TI’s OMAP4 processor felt swift, quickly loading content without delay. Amazon’s anti-glare technology has definitely improved; I didn’t find myself having trouble angling the device for the photographs to not get awkward spotlight reflections.
Of course, X-Ray technology is also available in the Fire HD — this time for movies, textbooks, and e-books. In the movie setting, you can tap the movie as it’s streaming for a list of actors currently on the scene. Tapping again on a particular actor pauses the film and brings up an IMDb summary of the actor’s profile, including movies he or she is recognized for and recent appearances. I’m not sure how many people will actually use this feature, but it’s definitely neat especially for someone like me who likes to IMDb movies after I’ve seen them — if only to read goofs and trivia.
X-Ray for textbook works a bit more like a glossary. You can search recurring terms mentioned in your textbook, and the Fire HD can bring up instances of appearance as well as show relevant photos or links to YouTube videos.
Amazon has tried to drive home that the new Kindle devices are made to be a “service,” a gadget that you don’t just buy, but use for commerce. For example, you can play a video game and pause to see relevant products to the game, such as a toy of the main character. If you have your Amazon account set up, you can one-click buy the item as well as earn power-ups and special add-ons in the game thanks to that purchase. This is one way Amazon is integrating all aspects of what it offers into one remote application, making people more likely to buy — and buy from Amazon.

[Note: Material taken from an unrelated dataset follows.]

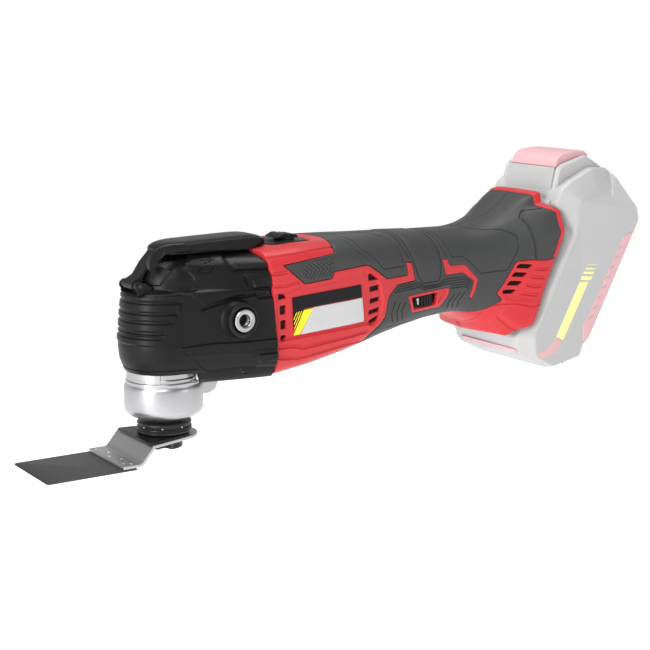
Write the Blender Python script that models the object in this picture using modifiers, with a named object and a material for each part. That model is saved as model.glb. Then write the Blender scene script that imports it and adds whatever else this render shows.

The Kindle Fire HD is available in 7-inch and 8.9-inch displays, both with 16GB of storage, priced at $ 200 and $ 300, respectively. The Kindle Fire HD with 4G LTE wireless and 32GB of internal storage is Amazon’s top-tier gadget, priced at $ 499. Customers have the option of purchasing a whopping 250MB of data per month, 20GB of cloud storage, and $ 10 credit to the Amazon’s Appstore for just $ 50 a year.